The Jaguar's an interesting case - it was considered a robust, reliable
and austere aircraft and so in Granby it was sent out to one of the
satellite fields (can't remember where exactly, offhand) where the
locals also flew Jag Internationals. However, its utility was seriously
limited by its lack of equipment: to be inexpensive it lacked a capable
radar warning receiver (it had a "Simon Says" game. with four red lights
in a quadrant to indicate which 90-degree sector had a potentially
hostile emitter: usually switched off because they just all came on all
the time), no chaff or flares, no ECM, no targetting systems beyond a
LRMTS, and no self-defence capability except for its internal cannon.

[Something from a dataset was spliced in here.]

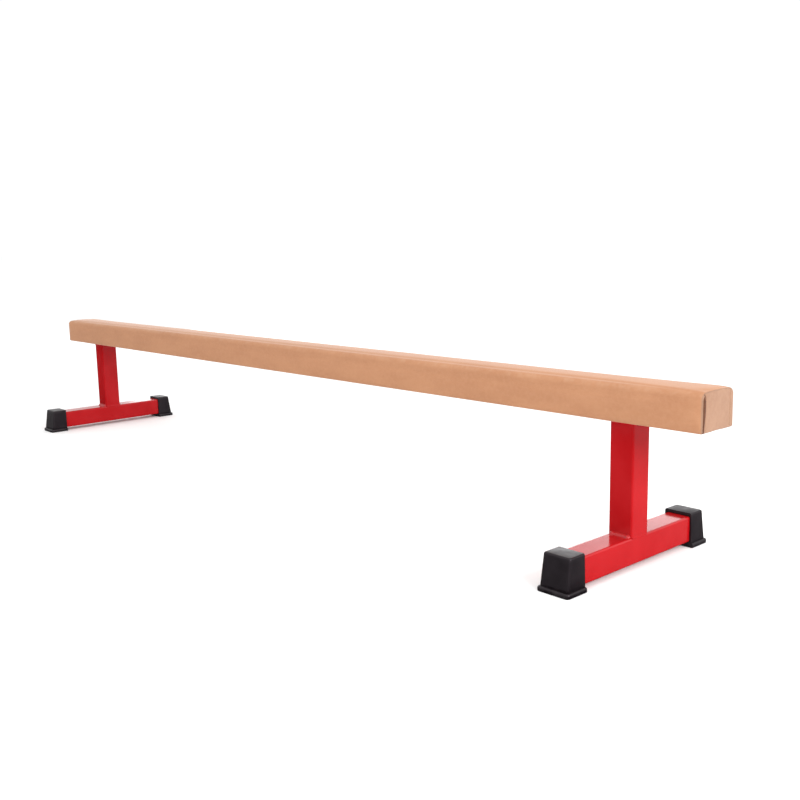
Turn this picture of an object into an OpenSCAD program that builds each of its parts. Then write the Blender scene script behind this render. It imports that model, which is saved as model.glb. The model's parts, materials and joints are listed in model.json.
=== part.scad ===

It got a mad rush of Granby jobs - overwing Sidewinders, PHIMAT
chaff/flare pod, ALQ-101 jammer pod, modern RWR, decent navigation
system replacing the 1960s moving-map display - and became rather useful
in that campaign, and post-Granby it got a rather good integration of
TIALD pod and helmet sight and a modern comms suite: but by that point
it was overweight and seriously limited on available payload (the joke
sign at their base asked pilots not to use reheat while taxying), and
very definitely no longer inexpensive.
I really liked the Jaguar, but it wouldn't have done well in a 1980s
Central Front conflict: like quite a few systems of its era, there was a
definite shopfront aspect.
As for the Buccaneer... don't forget, that was a peer to the A-6
Intruder. Complex, expensive avionics for its day, and a very
sophisticated airframe with some clever boundary layer control (novel
back then) which was one reason it stayed in service and was so
successful for so long. Perhaps that's a lesson?
--
He thinks too much, such men are dangerous.